Bisnis.com, JAKARTA — Tim penyidik Komisi Pemberantasan Korupsi (KPK) sejauh ini telah mengidentifikasi aliran suap senilai Rp100 miliar ke sejumlah pihak.
Hal tersebut menyusul pemeriksaan saksi terhadap Senior Manager Head Office Accounting Garuda Indonesia, Norma Aulia untuk tersangka mantan Direktur Teknik dan Pengelolaan Armada Garuda Indonesia Hadinoto Soedigno
Saksi tersebut diperiksa terkait penyidikan kasus dugaan suap pengadaan pesawat dan mesin pesawat dari Airbus S.A.S dan Rolls-Royce P.L.C pada PT Garuda Indonesia (Persero) Tbk.
Juru bicara KPK Febri Diansyah mengatakan total nilai suap yang mengalir pada sejumlah pihak termasuk Hadinoto yang telah teridentifikasi sampai saat ini adalah sekitar Rp100 miliar. Artinya, masih ada pihak lain yang turut terciprat uang suap dari kasus ini.
"[Uang suap] dalam bentuk berbagai mata uang, mulai dari rupiah, dolar Amerika Serikat, euro, dan dolar Singapura," ujar Febri, Senin (19/8/2019).
Selain itu, penyidik juga turut mendalami terkait dengan proses lelang dalam pengadaan pesawat pada PT Garuda Indonesia (Persero) Tbk.
Baca Juga
Febri mengatakan bahwa dalam kasus ini KPK juga mengidentifikasi dugaan suap lainnya terkait pembelian pesawat Airbus, Avions de Transport Regional (ATR) dan pesawat Bombardier.
Dalam pengembangan perkara kasus suap Garuda, KPK juga menetapkan mantan Dirut Garuda Emirsyah Satar dan pendiri PT Mugi Rekso Abadi (MRA) sekaligus beneficial owner Connaught International Pte. Ltd. Soetikno Soedarjo, sebagai tersangka TPPU.

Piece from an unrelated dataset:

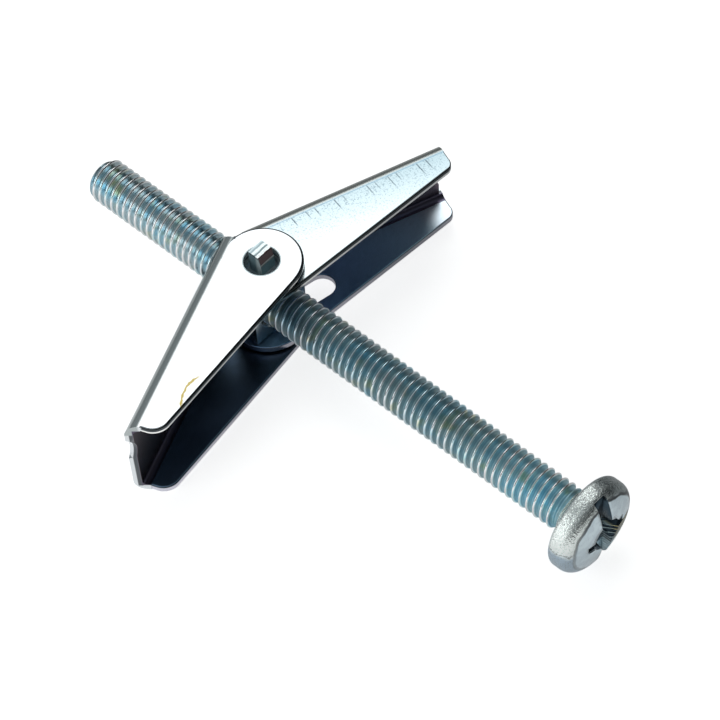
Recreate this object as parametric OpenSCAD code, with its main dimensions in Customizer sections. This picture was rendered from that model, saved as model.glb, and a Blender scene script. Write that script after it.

KPK sebelumnya menemukan fakta yang signifikan bahwa aliran dana yang diberikan Soetikno kepada Emirsyah Satar dan Hadinoto tidak hanya berasal dari perusahaan Rolls-Royce, melainkan juga dari pihak pabrikan lain yang mendapatkan proyek di PT Garuda Indonesia.

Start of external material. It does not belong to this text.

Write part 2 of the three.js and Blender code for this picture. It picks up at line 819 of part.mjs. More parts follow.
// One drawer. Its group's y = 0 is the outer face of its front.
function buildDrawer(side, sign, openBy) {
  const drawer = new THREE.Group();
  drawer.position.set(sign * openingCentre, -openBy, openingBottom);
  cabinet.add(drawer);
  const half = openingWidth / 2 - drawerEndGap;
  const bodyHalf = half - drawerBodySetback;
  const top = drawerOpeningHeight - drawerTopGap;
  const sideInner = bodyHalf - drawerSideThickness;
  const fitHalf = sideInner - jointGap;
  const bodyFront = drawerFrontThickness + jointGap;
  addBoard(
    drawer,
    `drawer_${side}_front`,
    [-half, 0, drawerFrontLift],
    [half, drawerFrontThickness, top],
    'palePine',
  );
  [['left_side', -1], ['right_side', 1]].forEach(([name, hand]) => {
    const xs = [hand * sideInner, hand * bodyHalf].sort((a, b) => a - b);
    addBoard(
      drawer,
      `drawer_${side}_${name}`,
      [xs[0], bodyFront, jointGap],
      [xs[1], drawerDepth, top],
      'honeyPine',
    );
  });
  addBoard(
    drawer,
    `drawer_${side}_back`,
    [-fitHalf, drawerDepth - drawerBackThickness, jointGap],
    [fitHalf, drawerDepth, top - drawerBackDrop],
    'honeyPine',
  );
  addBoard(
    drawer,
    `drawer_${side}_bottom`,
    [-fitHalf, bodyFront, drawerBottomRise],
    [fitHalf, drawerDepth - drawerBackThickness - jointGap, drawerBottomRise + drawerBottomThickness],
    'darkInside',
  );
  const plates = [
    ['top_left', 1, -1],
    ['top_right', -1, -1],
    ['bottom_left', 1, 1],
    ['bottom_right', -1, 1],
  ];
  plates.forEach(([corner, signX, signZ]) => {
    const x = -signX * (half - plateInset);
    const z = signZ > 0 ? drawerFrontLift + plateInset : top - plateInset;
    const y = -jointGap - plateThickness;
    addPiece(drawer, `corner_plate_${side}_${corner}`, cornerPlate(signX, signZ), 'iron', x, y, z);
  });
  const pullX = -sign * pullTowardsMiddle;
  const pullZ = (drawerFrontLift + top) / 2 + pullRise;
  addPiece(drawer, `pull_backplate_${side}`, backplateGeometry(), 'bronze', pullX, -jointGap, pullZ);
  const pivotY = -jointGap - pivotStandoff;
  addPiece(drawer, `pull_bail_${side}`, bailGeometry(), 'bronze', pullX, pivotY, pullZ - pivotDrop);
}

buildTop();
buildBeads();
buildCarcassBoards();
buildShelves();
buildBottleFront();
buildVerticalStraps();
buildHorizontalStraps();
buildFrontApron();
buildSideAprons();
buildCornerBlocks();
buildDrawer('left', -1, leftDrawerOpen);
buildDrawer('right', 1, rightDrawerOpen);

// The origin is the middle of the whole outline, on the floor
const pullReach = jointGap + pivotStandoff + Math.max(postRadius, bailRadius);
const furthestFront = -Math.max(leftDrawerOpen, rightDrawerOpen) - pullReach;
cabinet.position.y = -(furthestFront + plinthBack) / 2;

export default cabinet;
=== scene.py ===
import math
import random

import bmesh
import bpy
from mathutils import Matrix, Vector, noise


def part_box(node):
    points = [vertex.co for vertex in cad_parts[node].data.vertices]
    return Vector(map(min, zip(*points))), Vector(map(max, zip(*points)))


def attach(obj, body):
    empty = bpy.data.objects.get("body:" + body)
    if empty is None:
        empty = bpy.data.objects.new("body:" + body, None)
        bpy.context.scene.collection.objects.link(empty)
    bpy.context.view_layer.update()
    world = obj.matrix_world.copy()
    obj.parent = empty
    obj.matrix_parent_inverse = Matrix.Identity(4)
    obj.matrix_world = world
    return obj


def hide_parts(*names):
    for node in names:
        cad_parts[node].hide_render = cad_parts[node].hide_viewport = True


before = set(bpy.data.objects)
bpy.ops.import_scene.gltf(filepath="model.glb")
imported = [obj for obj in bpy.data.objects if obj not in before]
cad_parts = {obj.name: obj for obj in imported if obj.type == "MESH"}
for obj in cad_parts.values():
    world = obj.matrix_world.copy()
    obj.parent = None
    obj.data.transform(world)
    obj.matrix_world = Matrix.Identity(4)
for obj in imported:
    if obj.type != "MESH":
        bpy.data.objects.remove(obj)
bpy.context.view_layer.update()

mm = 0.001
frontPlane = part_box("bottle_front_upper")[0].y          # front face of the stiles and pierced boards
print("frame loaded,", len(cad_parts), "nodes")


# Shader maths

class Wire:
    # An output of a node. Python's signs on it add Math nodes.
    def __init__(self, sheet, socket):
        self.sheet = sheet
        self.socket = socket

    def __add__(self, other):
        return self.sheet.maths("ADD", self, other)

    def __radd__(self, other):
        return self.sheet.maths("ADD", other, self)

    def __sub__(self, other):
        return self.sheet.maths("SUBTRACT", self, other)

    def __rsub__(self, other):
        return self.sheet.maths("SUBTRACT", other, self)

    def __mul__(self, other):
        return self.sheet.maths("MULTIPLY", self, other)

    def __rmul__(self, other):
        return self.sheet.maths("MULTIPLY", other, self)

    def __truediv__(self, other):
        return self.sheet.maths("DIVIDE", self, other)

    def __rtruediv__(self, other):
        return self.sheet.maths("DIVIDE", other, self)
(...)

Emirsyah Satar saat menjabat direktur utama Garuda melakukan beberapa kontrak pembelian dengan empat pabrikan pesawat pada 2008—2013 dengan nilai miliaran dolar Amerika Serikat.
Kontrak itu yakni pembelian mesin Trent seri 700 dan perawatan mesin (Total Care Program) dengan Rolls-Royce, kontrak pembelian pesawat Airbus A330 dan Airbus A320 dengan perusahaan Airbus S.A.S, kontrak pembelian pesawat ATR 72-600 dengan perusahaan Avions de Transport Regional (ATR) dan kontrak pembelian pesawat Bombardier CRJ 1000 dengan perusahaan Bombardier Aerospace Commercial Aircraft.
Selaku konsultan bisnis atau komersial dari Rolls-Royce, Airbus dan ATR, Soetikno diduga telah menerima komisi dari tiga pabrikan tersebut.
Selain itu, Soetikno diduga menerima komisi dari perusahaan Hong Kong bernama Hollingsworth Management Limited International Ltd (HMI) yang menjadi Sales Representative dari Bombardier.
Pembayaran komisi tersebut diduga terkait dengan keberhasilan Soetikno membantu tercapainya kontrak antara PT Garuda Indonesia (Persero) Tbk., dan empat pabrikan tersebut.
Soetikno selanjutnya memberikan sebagian dari komisi tersebut kepada Emirsyah Satar dan Hadinoto sebagai hadiah atas dimenangkannya kontrak oleh empat pabrikan.
Soetikno diduga memberi Emirsyah Satar senilai Rp5,79 miliar untuk pembayaran rumah di Pondok Indah, US$680.000 dan 1,02 juta euro yang dikirim ke rekening perusahaan milik Emirsyah Satar di Singapura, dan 1,2 juta dolar Singapura untuk pelunasan apartemen milik Emirsyah Satar di Singapura.
Adapun untuk Hadinoto, Soetikno diduga memberi US$2,3 juta dan 477.000 euro yang dikirim ke rekening Hadinoto di Singapura.
Rumah, apartemen dan rekening tersebut sejauh ini sudah disita KPK atas bantuan komisi antikorupsi Singapura, Corrupt Practices Investigation Bureau, dan Serious Fraud Office, asal Inggris.
Dalam pengembangan kasus ini, diduga juga ada keterlibatan beberapa pabrikan asing yang perusahaan induknya ada di negara yang berbeda-beda.